Но был ли этот Поступок и впрямь таким уж безумным? Чтобы ответить на этот вопрос, представим, каким «мирным прозябанием» (см. процитированное выше письмо Пастернака к Цветаевой от 4 января 1926 года) оказалась бы его красивая и плодоносная «евангельская старость», если бы, впав в неслыханную, неуправляемую ревность к людям поступка, и прежде всего к Есенину и Маяковскому, он не переправил «Живаго» за границу.
В сентябре 1956-го роман, скорее всего, напечатать бы не решились. Но года через три-четыре, раньше, чем «Ивана Денисовича», «Доктора» наверняка бы опубликовали. Чуточку почистив и слегка сократив.
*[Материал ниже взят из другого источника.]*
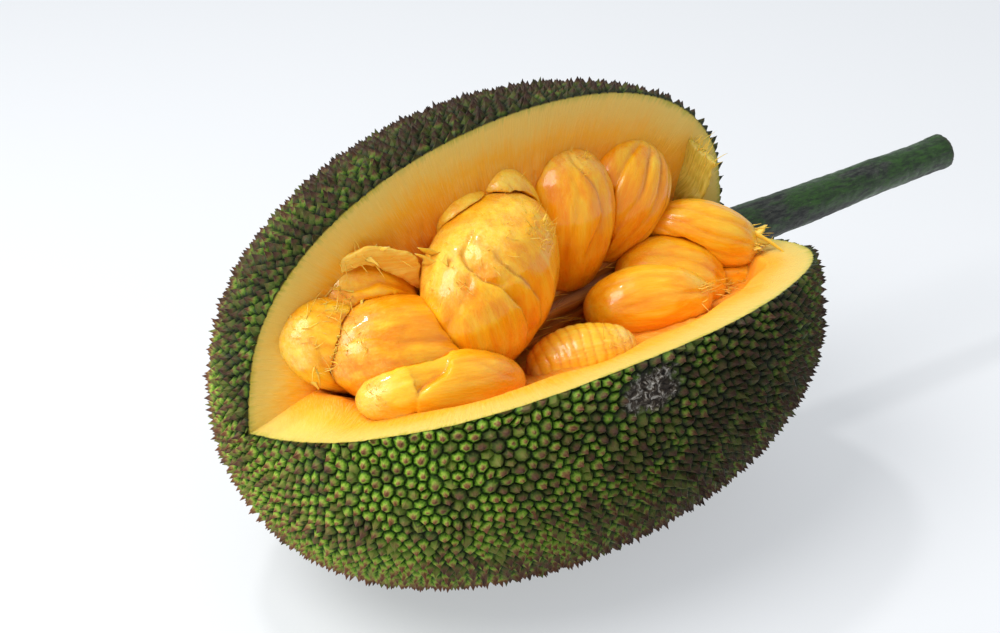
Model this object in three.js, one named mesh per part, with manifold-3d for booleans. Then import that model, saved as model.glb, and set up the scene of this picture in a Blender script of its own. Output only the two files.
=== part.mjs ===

Недаром отставленный от власти Хрущев, прочтя наконец злополучное сочинение, пришел в искреннее недоумение. Из-за чего, мол, сыр-бор? Где тут, товарищи, ярая антисоветчина? Обыкновенная интеллигентская мерихлюндия.
Наполеон, умирая, говорил, что рак залез к нему в печень в день Ватерлоо.
В какой из гибельных дней это случилось с Пастернаком?
29 октября 1958 года, когда он, потеряв лицо, отправил в Стокгольм телеграмму с отказом от Нобелевской премии? Или чуть позже, в марте 1959-го, когда ему, вызвав в Прокуратуру, предъявили обвинение в государственной измене? А он, потерявшись, стал оправдываться?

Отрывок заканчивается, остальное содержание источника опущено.